In Long Beach: As of April 2009 and as a local education agency (LEA), our beloved LBUSD has now been in federally-mandated performance improvement (or PI) placement for two (2) consecutive years. This is the NCLB equivalent of academic probation and it means that LBUSD has failed to meet all of the academic criteria established for all Title 1 (federally subsidized) Schools in California for three (3) consecutive years (a School or District must have thus failed for 2 consecutive years before it is placed on it’s first year of PI).

NCLB standards also apply to individual schools within the District and, also as of April 2009, eight of our T1 Elementary Schools and nine of our T1 Middle Schools are also on federally-mandated Performance Improvement status and some of those schools have been failing by this measure for six (6) consecutive years!

One failing year according to these standards can certainly happen (though for many Districts and schools in California it never has), two failing years, perhaps, if the challenges at a given school are particularly complex and difficult to mitigate.
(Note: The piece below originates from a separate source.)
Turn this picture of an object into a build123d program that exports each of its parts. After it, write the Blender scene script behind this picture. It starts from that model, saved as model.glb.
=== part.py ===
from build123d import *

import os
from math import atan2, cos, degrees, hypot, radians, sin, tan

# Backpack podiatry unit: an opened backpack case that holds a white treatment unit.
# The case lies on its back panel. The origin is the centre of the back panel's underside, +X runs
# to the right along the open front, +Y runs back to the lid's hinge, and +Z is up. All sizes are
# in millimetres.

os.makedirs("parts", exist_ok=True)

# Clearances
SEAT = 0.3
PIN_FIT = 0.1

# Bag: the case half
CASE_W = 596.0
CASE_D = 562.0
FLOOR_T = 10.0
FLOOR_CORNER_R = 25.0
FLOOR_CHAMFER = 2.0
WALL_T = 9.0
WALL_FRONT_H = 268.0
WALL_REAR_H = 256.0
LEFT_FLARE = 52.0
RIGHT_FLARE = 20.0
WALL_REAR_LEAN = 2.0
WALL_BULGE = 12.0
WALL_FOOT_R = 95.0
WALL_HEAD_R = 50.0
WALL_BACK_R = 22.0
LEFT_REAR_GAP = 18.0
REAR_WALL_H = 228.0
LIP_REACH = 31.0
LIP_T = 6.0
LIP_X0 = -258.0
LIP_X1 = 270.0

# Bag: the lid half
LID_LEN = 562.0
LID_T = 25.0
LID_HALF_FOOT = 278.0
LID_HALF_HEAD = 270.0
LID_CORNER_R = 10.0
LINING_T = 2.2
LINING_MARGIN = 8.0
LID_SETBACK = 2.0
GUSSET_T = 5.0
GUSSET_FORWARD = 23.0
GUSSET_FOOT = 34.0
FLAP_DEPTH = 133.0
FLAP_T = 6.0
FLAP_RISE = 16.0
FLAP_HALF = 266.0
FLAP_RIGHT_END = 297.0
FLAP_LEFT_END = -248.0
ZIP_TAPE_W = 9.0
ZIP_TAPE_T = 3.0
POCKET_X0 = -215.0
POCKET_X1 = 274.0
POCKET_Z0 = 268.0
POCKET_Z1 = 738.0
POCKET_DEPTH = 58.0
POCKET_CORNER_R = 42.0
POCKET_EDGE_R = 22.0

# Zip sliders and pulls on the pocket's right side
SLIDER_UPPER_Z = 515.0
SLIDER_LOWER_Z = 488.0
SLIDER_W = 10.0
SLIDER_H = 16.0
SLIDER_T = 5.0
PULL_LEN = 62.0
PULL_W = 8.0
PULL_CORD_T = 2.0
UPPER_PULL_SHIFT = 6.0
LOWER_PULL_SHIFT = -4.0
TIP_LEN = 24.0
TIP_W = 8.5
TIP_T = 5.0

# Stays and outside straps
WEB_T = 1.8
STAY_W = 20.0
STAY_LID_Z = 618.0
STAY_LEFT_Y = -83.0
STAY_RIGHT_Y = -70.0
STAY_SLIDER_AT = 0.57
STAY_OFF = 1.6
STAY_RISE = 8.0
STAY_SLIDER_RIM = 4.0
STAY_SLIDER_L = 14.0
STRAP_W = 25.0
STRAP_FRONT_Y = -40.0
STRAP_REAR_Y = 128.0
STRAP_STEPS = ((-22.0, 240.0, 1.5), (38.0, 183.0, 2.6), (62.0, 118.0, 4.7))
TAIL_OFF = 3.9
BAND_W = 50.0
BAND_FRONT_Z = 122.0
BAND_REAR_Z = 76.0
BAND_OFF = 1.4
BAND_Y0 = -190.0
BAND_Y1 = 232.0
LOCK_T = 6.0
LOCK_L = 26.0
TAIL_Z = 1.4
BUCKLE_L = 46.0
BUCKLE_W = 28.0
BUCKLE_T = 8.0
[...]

But six consecutive years of failing to meet all of the academic standards that apply to all other T1 public schools in the State?
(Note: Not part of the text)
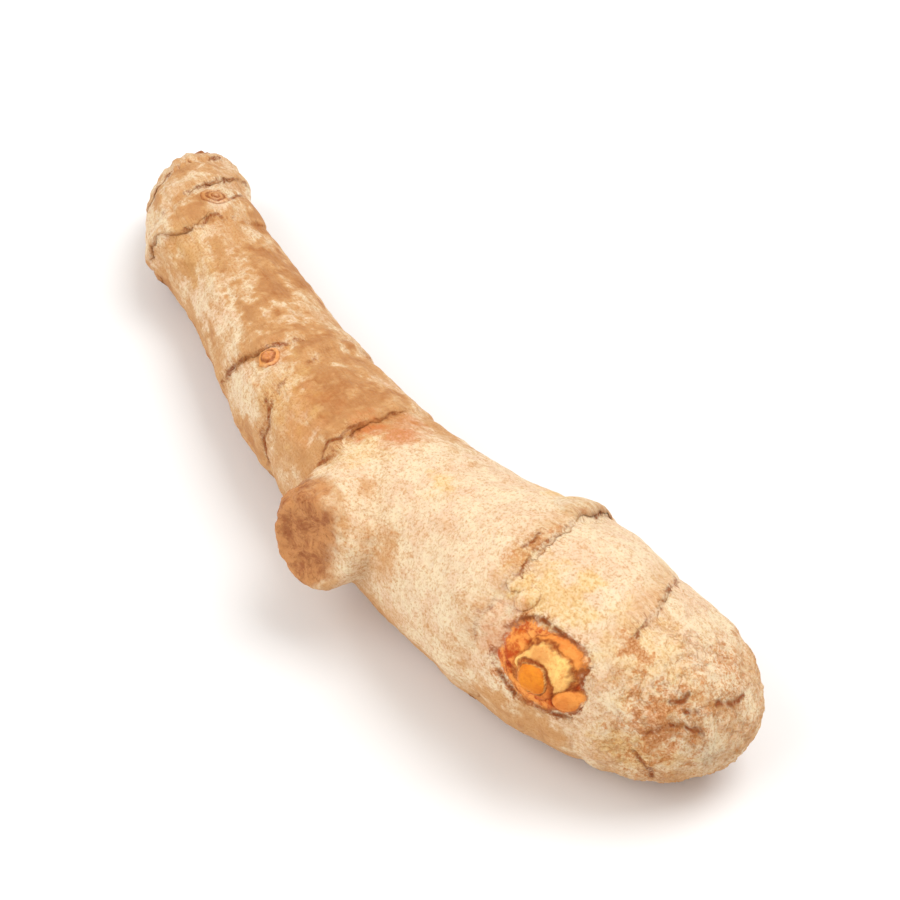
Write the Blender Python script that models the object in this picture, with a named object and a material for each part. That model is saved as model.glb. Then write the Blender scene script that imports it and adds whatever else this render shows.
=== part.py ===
"""A fresh turmeric finger: one whole side branch of a rhizome, lying on its side.

The finger grew in one piece, so it is one solid.  X runs from the base, where it
broke off the mother rhizome, to the blunt growing tip.  Z is up.  Angles around the
finger start at its +Y side and go over the top (90) to the -Y side (180).
All lengths are in metres and all angles in degrees.
"""
import math

import bmesh
import bpy
from mathutils import Matrix, Vector, noise

# Overall size of the finger.
FINGER_LENGTH = 0.1000         # base scar to growing tip, along X
BELLY_WIDTH = 0.0206           # across the thickest joint, close to the tip
SIDE_BOW = 0.0132              # how far the middle of the finger bows toward -Y

# The middle line seen from above: share of the length, share of the bow.
SPINE = [
    (0.00, -0.06),
    (0.11, -0.54),
    (0.20, -0.61),
    (0.38, -0.90),
    (0.54, -1.01),
    (0.74, -0.92),
    (0.88, -0.67),
    (1.00, -0.22),
]

# Girth: share of the length, share of the belly width.
GIRTH = [
    (0.00, 0.36),
    (0.04, 0.49),
    (0.12, 0.58),
    (0.20, 0.55),
    (0.36, 0.67),
    (0.54, 0.77),
    (0.70, 0.88),
    (0.79, 1.00),
    (0.91, 0.88),
    (1.00, 0.80),
]

# Leaf scars, base to tip: share of the length, lean toward the tip, side that leads.
LEAF_SCARS = [
    (0.040, 20, 180),
    (0.082, 25, 150),
    (0.137, 12, 50),
    (0.354, 24, 60),
    (0.424, 18, 200),
    (0.530, 5, 150),
    (0.784, 5, 75),
    (0.886, 3, 90),
]
JOINT_SWELL = 0.00035          # barrel swelling of each joint between two leaf scars
SHEATH_LIP = 0.00030           # height of the sheath edge that stands over each leaf scar
LIP_RUN = 0.0006               # length over which that edge drops
LUMP_HEIGHT = 0.00030          # soft lumps all over the skin
LUMP_SPACING = 0.009

# Rounded growing end and broken base.
TIP_START = 0.908              # share of the length where the rounding begins
BASE_CUP = 0.0008              # how deep the base scar is hollowed
BASE_RIM = 0.78                # size of the hollow, as a share of the base
FLAT_DEPTH = 0.00040           # the underside is pressed flat by this much

# Buds in the angles of the leaf scars: scar, angle, gap past the scar, width, height.
BUDS = [
    (1, 78, 0.0033, 0.0028, 0.0006),
    (2, 330, 0.0030, 0.0034, 0.0007),
    (3, 117, 0.0017, 0.0022, 0.0005),
    (4, 350, 0.0030, 0.0042, 0.0009),
    (6, 152, 0.0059, 0.0070, 0.0012),
]
BUD_PROFILE = [
    (1.00, -1.30),
    (1.00, -0.30),
    (0.92, 0.10),
    (0.76, 0.16),
    (0.68, 0.50),
    (0.52, 0.58),
    (0.44, 0.84),
    (0.24, 1.00),
]

# Stubs of roots, cut short: scar, angle, gap past the scar.
ROOTS = [
    (6, 130, 0.0018),
    (5, 320, 0.0030),
    (3, 20, 0.0040),
    (6, 324, 0.0034),
    (7, 340, 0.0030),
]
ROOT_WIDTH = 0.0019
ROOT_REACH = 0.0008
ROOT_PROFILE = [(1.00, -1.00), (1.06, 0.30), (0.96, 0.85), (0.66, 1.00), (0.40, 0.80)]

# Stub of a side finger that broke off.
STUB_SCAR = 5                  # it grows from the joint past this leaf scar
STUB_GAP = 0.0005
STUB_ANGLE = 163
STUB_WIDTH = 0.0102
STUB_REACH = 0.0046            # how far it stands out of the skin
STUB_LEAN = 20                 # lean toward the tip
STUB_PROFILE = [
    (1.16, -0.90),
    (1.14, -0.20),
    (1.03, 0.22),
    (1.00, 0.60),
    (0.95, 0.86),
    (0.85, 1.00),
    (0.70, 0.97),
    (0.40, 0.88),
]

# Faces of the solid.
AROUND = 44                    # around the finger
STUB_AROUND = 28
BUD_AROUND = 20
ROOT_AROUND = 12
LOOP_SPACING = 0.0028          # between loops along a joint
LEAST_LOOPS = 3                # in the shortest joint
TIP_TURNS = (14, 28, 42, 55, 67, 78)
SNAP = 0.00001                 # skin this close to the table is set on it
NEAR_SHARE = 0.01              # step along the finger for reading its direction
NEAR_ANGLE = 4                 # and step around it


def smooth_value(pairs, share):
    """Height of the smooth curve through the pairs, at one share of the length."""
    last = len(pairs) - 2
    index = 0
    while index < last and share > pairs[index + 1][0]:
        index += 1
    before = pairs[max(0, index - 1)]
    start = pairs[index]
    end = pairs[index + 1]
    after = pairs[min(last + 1, index + 2)]
    run = end[0] - start[0]
    t = (share - start[0]) / run
    slope_start = (end[1] - before[1]) / (end[0] - before[0])
    slope_end = (after[1] - start[1]) / (after[0] - start[0])
    ease = t * t * (3 - 2 * t)
    lead = t * (1 - t) ** 2 * run * slope_start
    trail = t * t * (1 - t) * run * slope_end
    return start[1] + (end[1] - start[1]) * ease + lead - trail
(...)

Such consistent and repetitive failure on the part of one school can be attributed to a failure of administrative leadership at the individual school. Such consistent and repetitive failure on the part of almost half of our T1 Middle Schools screams, at least to me, of an abject failure of administrative leadership at the District level. Perhaps this is why LBUSD is currently on PI status too.
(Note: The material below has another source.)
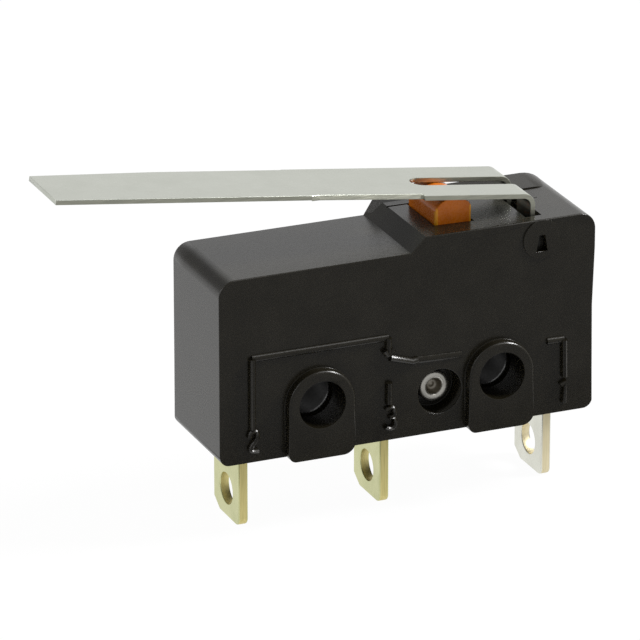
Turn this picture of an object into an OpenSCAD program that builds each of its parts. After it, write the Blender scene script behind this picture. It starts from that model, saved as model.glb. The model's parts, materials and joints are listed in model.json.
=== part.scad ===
// Lever micro switch: a snap-action switch with a long hinged lever over a push button.
// The origin lies midway between the two fixing holes, on their centre line, at half the
// thickness of the housing. +X runs towards the hinge, +Y towards the cover, +Z away from
// the terminals. Heights are given above the underside of the housing.

/* [Housing] */
// Length of the housing
body_l = 19.8; // [19.5:0.1:22]
// Thickness of the housing, without the pads
body_t = 5.9; // [5.8:0.1:7]
// Thickness of the cover
cover_t = 1.3; // [1.1:0.05:1.5]
// Height of the low part of the top
low_h = 9.49; // [9.2:0.01:9.8]
// Rise of the top from its low part to its high part
top_step = 0.75; // [0.65:0.05:1]
// Distance from the far end to the foot of the slope between the two heights
slope_from_end = 10; // [9.4:0.1:10.2]
// Run of that slope
slope_run = 0.75; // [0.5:0.05:1]
// Radius of the upper corners
top_r = 0.85; // [0.4:0.05:1.4]
// Radius of the lower corners
bottom_r = 0.5; // [0.2:0.05:1]
// Relief of the hinge end at its waist
end_relief = 0.1; // [0.05:0.01:0.2]
// Relief of the hinge end at its foot
low_relief = 0.03; // [0:0.01:0.1]

/* [Walls] */
// Front and back walls
face_wall = 0.7; // [0.5:0.05:0.9]
// Walls at the two ends
end_wall = 0.85; // [0.6:0.05:1]
// Floor, which the terminals pass through
floor_t = 1; // [0.8:0.05:1.3]
// Roof over the contacts
roof_t = 0.85; // [0.7:0.05:1]
// Depth of the guide hole that the button slides in
guide_t = 0.92; // [0.8:0.02:1]
// Wall round each fixing hole
boss_wall = 0.7; // [0.5:0.05:0.8]

/* [Fixing holes] */
// Diameter of the fixing holes
hole_d = 2.4; // [2.2:0.05:2.5]
// Distance between the fixing holes
hole_pitch = 9.5; // [9.3:0.05:9.6]
// Height of the fixing holes above the underside
hole_height = 2.61; // [2.4:0.01:2.7]
// Radius of the pads round the fixing holes
pad_r = 1.75; // [1.5:0.05:1.85]
// Height of the pads above the front face
pad_rise = 0.5; // [0.2:0.05:0.8]
// Drop of the pads below the underside
foot_drop = 0.16; // [0.05:0.01:0.3]
// Radius of the pads' lower corners towards the far end
foot_corner = 0.4; // [0.2:0.05:0.6]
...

The same District that will be coming to us in November for still more taxpayer-funded revenue just does not seem to be making the grade when it comes to educating our kids.

In truth we have many education options and, in my opinion, more should avail themselves of them: Charter schools, Private Schools, Homeschooling, just to name a few. A successful statewide voucher initiative would return true educational choice to parents and allow them to allocate their educational dollars as they choose, for the best benefit of their own child, rather than as government mandates.

Vouchers would have the additional impact of instilling more much-needed competition into the public school system. Perhaps the overall performance of some of our public schools will improve if they stand to lose revenue to an education competitor when they don’t do so. As it stands now parents can certainly choose to send their child to a private school, but to do so they effectively pay twice; once to the private school and again, through taxation, to the public school system they have chosen to opt out of.

Thus even if they fail, our public schools retain their taxation-based funding. So where’s the motivation for them to improve, let alone to excel?

One of the greatest laments of public school systems generally is that there are so many more students than there used to be and that more students require more tax-based funding to teach. Not true of LBUSD. According to the California Department of Education, total K-12 student enrollment in LBUSD trended steadily upward from 76,783 in ‘93-‘94, eventually peaking at 97,560 during ‘03-‘04. Since that time, however, total enrollment has been steadily declining again to a ‘08-‘09 student population of 87,499. So we have over 10,000 fewer K-12 students enrolled in LBUSD since the peak year yet costs are somehow strangely increasing. Clearly the student population is not driving cost increases at LBUSD.

I think it is long past time that we, as a community, as a City and as a society revisit our overall approach to public education and start making some hard choices about how we want to allocate our individual and collective education dollars in the future.

I very much welcome your questions and your comments.